I will leave that consideration to others, but by its own context, “The Reason I Jump” makes for odd reading — a book about disordered sensorineural processing by a person with disordered sensorineural processing, written one letter at a time in adolescent Japanese prose and then translated into colloquial English (“It really gets me down”). The author barely mentions other people — there are brief references to his mother and his teacher — but he uses the plural (“our,” “we”) on almost every page. The constant presumption that he speaks for “people with autism” and “us kids with autism” is jarring.
The English edition is being treated more as a fragile objet de consciousness than as a book, as though criticism or analysis would be vulgar. Unfortunately, it’s impossible to sort out what is Higashida here and what is Mitchell. The two have never met in person, and Higashida had almost no involvement in the English edition. Mitchell has said that Yoshida “did the heavy lifting” from the Japanese, and that he “provided the stylistic icing on the cake.”

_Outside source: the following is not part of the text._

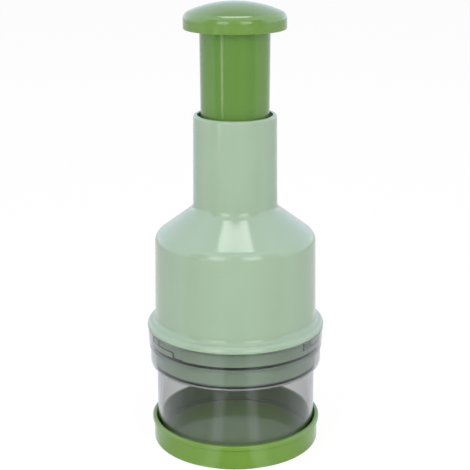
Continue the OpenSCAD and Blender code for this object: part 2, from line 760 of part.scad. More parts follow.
// KNOB: domed shell that snaps over the plunger's plate, with a ring inside the tube
module knob_cap() {
    in_r = knob_r - knob_wall;
    in_dome_r = dome_r - knob_wall;
    in_edge = knob_edge - knob_wall;
    plug_z = plate_z - plug_h;
    plug_top_z = dome_z + sqrt(in_dome_r * in_dome_r - plug_r * plug_r) + knob_wall / 2;
    color(pale_green) rotate_extrude() {
        polygon(concat(
            [[in_r, knob_z]],
            arc(knob_r - knob_foot, knob_z + knob_foot, knob_foot, -90, 0),
            arc(knob_r - knob_edge, knob_side_z, knob_edge, 0, 90 - dome_angle),
            arc(0, dome_z, dome_r, 90 - dome_angle, 90),
            arc(0, dome_z, in_dome_r, 90, 90 - dome_angle),
            arc(knob_r - knob_edge, knob_side_z, in_edge, 90 - dome_angle, 0),
            [[in_r - knob_wall / 2, plate_top_z + knob_wall / 2],
             [in_r - knob_wall / 2, plate_top_z], [in_r, plate_top_z]]));
        translate([plug_r - plug_wall, plug_z]) square([plug_wall, plug_top_z - plug_z]);
    }
}

// BLADES: centres of the strip's bends and ends, seen from above
function bend(i) =
    let (radii = [bend_r, inner_bend_r, bend_r, inner_bend_r, bend_r],
         angles = [-end_angle, -bend_angle, 0, bend_angle, end_angle])
    radii[i] * [cos(angles[i]), sin(angles[i])];
last_bend = 4;
function round_r(i) = i == 0 || i == last_bend ? 0 : bend_round;

// Each straight leg crosses from one side of a bend to the other side of the next
function leg_span(i) = norm(bend(i + 1) - bend(i));
function leg_side(i) = i % 2 == 0 ? -1 : 1;
function leg_angle(i) = atan2(bend(i + 1)[1] - bend(i)[1], bend(i + 1)[0] - bend(i)[0]);
function leg_lean(i) = asin((round_r(i) + round_r(i + 1)) / leg_span(i));
function leg_heading(i) = leg_angle(i) - leg_side(i) * leg_lean(i);
function leg_normal(i) = leg_heading(i) + 90 * leg_side(i);
function leg_start(i) = bend(i) + round_r(i) * [cos(leg_normal(i)), sin(leg_normal(i))];
function leg_length(i) = leg_span(i) * cos(leg_lean(i));

// Angle that the strip turns through at bend i, to the left where it is positive
function bend_turn(i) =
    let (d = leg_heading(i) - leg_heading(i - 1))
    leg_side(i) > 0 ? -((360 - d) % 360) : (360 + d) % 360;

// The strip's path as points with headings: [x, y, heading]
function blade_path() = concat(
    [[bend(0)[0], bend(0)[1], leg_heading(0)]],
    [for (i = [1:last_bend - 1]) for (k = [0:bend_steps])
        let (h = leg_heading(i) - bend_turn(i) * (1 - k / bend_steps), a = h + 90 * leg_side(i))
        [bend(i)[0] + bend_round * cos(a), bend(i)[1] + bend_round * sin(a), h]],
    [[bend(last_bend)[0], bend(last_bend)[1], leg_heading(last_bend - 1)]]);

// Room for the strip seen from above: its legs at any width, with round ends and bends
module zigzag(w) {
    for (i = [0:last_bend - 1])
        translate(leg_start(i)) rotate(leg_heading(i)) translate([0, -w / 2])
            square([leg_length(i), w]);
    for (i = [0:last_bend]) translate(bend(i))
        circle(r = round_r(i) + w / 2 + bend_relief, $fn = 32);
}

// One zigzag blade: the strip's section, bevelled on both sides, carried along its path
module zigzag_blade(place) {
    section = [[-edge_t / 2, 0], [edge_t / 2, 0], [blade_t / 2, bevel_h], [blade_t / 2, blade_h],
               [-blade_t / 2, blade_h], [-blade_t / 2, bevel_h]];
    n = len(section);
    path = blade_path();
    points = [for (p = path) for (q = section) [p[0] - q[0] * sin(p[2]), p[1] + q[0] * cos(p[2]), q[1]]];
    sides = [for (i = [0:len(path) - 2]) for (k = [0:n - 1])
        let (a = i * n + k, b = i * n + (k + 1) % n) each [[a, b + n, b], [a, a + n, b + n]]];
    color(steel) rotate([0, 0, place]) translate([0, 0, tip_z]) polyhedron(points, concat(
        [[for (k = [0:n - 1]) k]], sides, [[for (k = [n - 1:-1:0]) (len(path) - 1) * n + k]]));
}
module zigzag_blade_1() { zigzag_blade(0); }
module zigzag_blade_2() { zigzag_blade(360 / around); }
module zigzag_blade_3() { zigzag_blade(2 * 360 / around); }

// BLADE CARRIER: disc with grooved ribs under it and a hub pinned to the spindle
module blade_carrier() {
    color(white) difference() {
        union() {
            translate([0, 0, carrier_z]) cylinder(r = carrier_r, h = carrier_t);
            translate([0, 0, carrier_z]) cylinder(r = hub_r, h = carrier_t + hub_h);
            spread(around, 0) translate([0, 0, carrier_z - grip_h])
                linear_extrude(height = grip_h + carrier_t / 2) zigzag(grip_w);
        }
        spread(around, 0) translate([0, 0, carrier_z - grip_h - cut])
            linear_extrude(height = grip_h + cut) zigzag(blade_t + 2 * grip_gap);
        spread(around, post_angle) translate([post_circle, 0, carrier_z - cut])
            cylinder(r = post_r + post_gap, h = carrier_t + 2 * cut, $fn = 48);
        translate([0, 0, spindle_foot_z - hub_gap])
            cylinder(r = hub_bore_r, h = hub_top_z - spindle_foot_z + hub_gap + cut);
        translate([0, 0, pin_z]) rotate([90, 0, 0])
            cylinder(r = pin_r + pin_gap, h = 2 * (hub_r + cut), center = true, $fn = 48);
    }
}

// Cross pin that locks the hub on the spindle
module carrier_pin() {
    color(steel) translate([0, 0, pin_z]) rotate([90, 0, 0])
        cylinder(r = pin_r, h = 2 * hub_r - pin_r, center = true, $fn = 48);
}

// WIPER PLATE: slotted plate that strips the blades, on three split snap posts
module wiper_plate() {
    head_r = post_r + head_out;
    color(white) difference() {
        union() {
            translate([0, 0, wiper_z]) cylinder(r = wiper_r, h = wiper_t);
            spread(around, post_angle) translate([post_circle, 0, 0]) {
                translate([0, 0, wiper_top_z - wiper_t / 2])
                    cylinder(r = post_r, h = head_z - wiper_top_z + wiper_t / 2, $fn = 48);
                translate([0, 0, head_z])
                    cylinder(r1 = head_r, r2 = post_r, h = head_h, $fn = 48);
            }
        }
        spread(around, 0) translate([0, 0, wiper_z - cut])
            linear_extrude(height = wiper_t + 2 * cut) zigzag(blade_t + 2 * wiper_slot_gap);
        spread(around, post_angle)
            translate([post_circle - head_r - cut, -split_w / 2, head_z - split_depth])
            cube([2 * (head_r + cut), split_w, head_h + split_depth + cut]);
    }
}

base_cap();
chopping_cup();
housing_shell();
guide_insert();
spiral_nut();
deck_screws();
lower_spring_washer();
return_spring();
plunger_tube();
knob_cap();
upper_spring_washer();
drive_spindle();
thrust_washer();
spindle_washer();
spindle_screw();
blade_carrier();
carrier_pin();
zigzag_blade_1();
zigzag_blade_2();
zigzag_blade_3();
wiper_plate();
wiper_springs();
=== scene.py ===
from math import asin, atan2, ceil, cos, degrees, pi, radians, sin, tan

import bmesh
import bpy
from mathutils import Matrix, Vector


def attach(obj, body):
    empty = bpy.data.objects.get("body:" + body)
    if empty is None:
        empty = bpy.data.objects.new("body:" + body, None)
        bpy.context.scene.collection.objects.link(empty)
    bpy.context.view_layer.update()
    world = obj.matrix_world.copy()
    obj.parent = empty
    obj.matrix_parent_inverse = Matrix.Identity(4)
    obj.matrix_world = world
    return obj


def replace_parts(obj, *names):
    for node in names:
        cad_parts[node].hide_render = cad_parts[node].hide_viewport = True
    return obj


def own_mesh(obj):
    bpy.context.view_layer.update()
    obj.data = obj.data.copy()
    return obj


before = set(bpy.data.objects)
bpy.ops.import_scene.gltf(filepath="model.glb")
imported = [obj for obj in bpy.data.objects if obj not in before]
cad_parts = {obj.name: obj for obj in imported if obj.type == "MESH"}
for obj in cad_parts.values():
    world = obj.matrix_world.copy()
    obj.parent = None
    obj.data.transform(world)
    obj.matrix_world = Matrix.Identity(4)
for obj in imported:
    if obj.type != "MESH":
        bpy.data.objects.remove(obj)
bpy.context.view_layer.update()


# Base cap
# A shallow moulded cap in glossy mid-green plastic. The cup stands inside its
# wall, and it is pulled off downwards by the bead round its lip.

# Turned pieces are drawn in millimetres and degrees, and made in metres
mm_in_metre = 1000
columns_round = 240
arc_step = 7
# A straight run longer than this gets a row this close to each of its ends, so that it shades flat
long_run, end_row = 1.2, 0.15
# What lies nearer to the axis than this closes there
axis_gap = 0.01


def span(node):
    """The lowest point, the highest point and the radius of a solid of the frame, to a micrometre."""
    points = [vertex.co * mm_in_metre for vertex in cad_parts[node].data.vertices]
    measures = (min(p.z for p in points), max(p.z for p in points), max(p.xy.length for p in points))
    return [round(measure, 3) for measure in measures]


def rounded(corners):
    """A turned piece's closed outline, as radius and height; a corner's third number rounds it."""
    points = []
    for i, corner in enumerate(corners):
        here = Vector(corner[:2])
        if len(corner) < 3:
            points.append(here)
            continue
        back = (Vector(corners[i - 1][:2]) - here).normalized()
        onward = (Vector(corners[(i + 1) % len(corners)][:2]) - here).normalized()
        half = back.angle(onward) / 2
        centre = here + (back + onward).normalized() * corner[2] / sin(half)
        first = here + back * corner[2] / tan(half) - centre
        turn = (pi - 2 * half) * (1 if back.cross(onward) < 0 else -1)
        steps = max(3, ceil(abs(degrees(turn)) / arc_step))
        for k in range(steps + 1):
            c, s = cos(turn * k / steps), sin(turn * k / steps)
            points.append(centre + Vector((first.x * c - first.y * s, first.x * s + first.y * c)))
    return points


def closed(name, mesh, sharp=28):
    """Turns a bmesh into a piece: doubles merged, faces outwards, smooth but for its sharp edges."""
    bmesh.ops.remove_doubles(mesh, verts=mesh.verts, dist=1e-7)
    bmesh.ops.recalc_face_normals(mesh, faces=mesh.faces)
    data = bpy.data.meshes.new(name)
    mesh.to_mesh(data)
    mesh.free()
    data.polygons.foreach_set("use_smooth", [True] * len(data.polygons))
    data.set_sharp_from_angle(angle=radians(sharp))
    piece = bpy.data.objects.new(name, data)
    bpy.context.scene.collection.objects.link(piece)
    return piece


def turned(name, outline, columns=None, reshape=None):
    """A closed mesh turned from an outline; reshape moves its points where a lug stands or a slot is cut."""
    rows = []
    for here, onward in zip(outline, outline[1:] + outline[:1]):
        here, onward = Vector(here), Vector(onward)
        rows.append(here)
        if (onward - here).length > long_run and max(here.x, onward.x) > axis_gap:
            inwards = (onward - here).normalized() * end_row
            rows += [here + inwards, onward - inwards]
    mesh = bmesh.new()
    grid = []
    for angle in columns or [360 * k / columns_round for k in range(columns_round)]:
        line = []
        for row in rows:
            r, z = reshape(row.x, row.y, angle) if reshape else row
            x, y = r * cos(radians(angle)), r * sin(radians(angle))
            line.append(mesh.verts.new((x / mm_in_metre, y / mm_in_metre, z / mm_in_metre)))
        grid.append(line)
    for one, two in zip(grid, grid[1:] + grid[:1]):
        for k in range(len(rows)):
            j = (k + 1) % len(rows)
            if max(rows[k].x, rows[j].x) > axis_gap:
                mesh.faces.new((one[k], two[k], two[j], one[j]))
    return closed(name, mesh)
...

“The Reason I Jump” may raise questions, as many books have, about the nature of autism. But it raises questions about translation as well — that “icing.” Translation, at its best, is a dance between an objective search for equivalent language and an intuitive grasp of the author’s intent, which may have nothing to do with the translator’s point of view. The parents of an autistic child may not be the best translators for a book by an autistic child.
Mitchell writes that reading “The Reason I Jump,” he “felt as if, for the first time, our own son was talking to us about what was happening inside his head.” No parent of an autistic person — and I include myself here — can help longing for such a chance, and looking for it wherever we can. We have to be careful about turning what we find into what we want.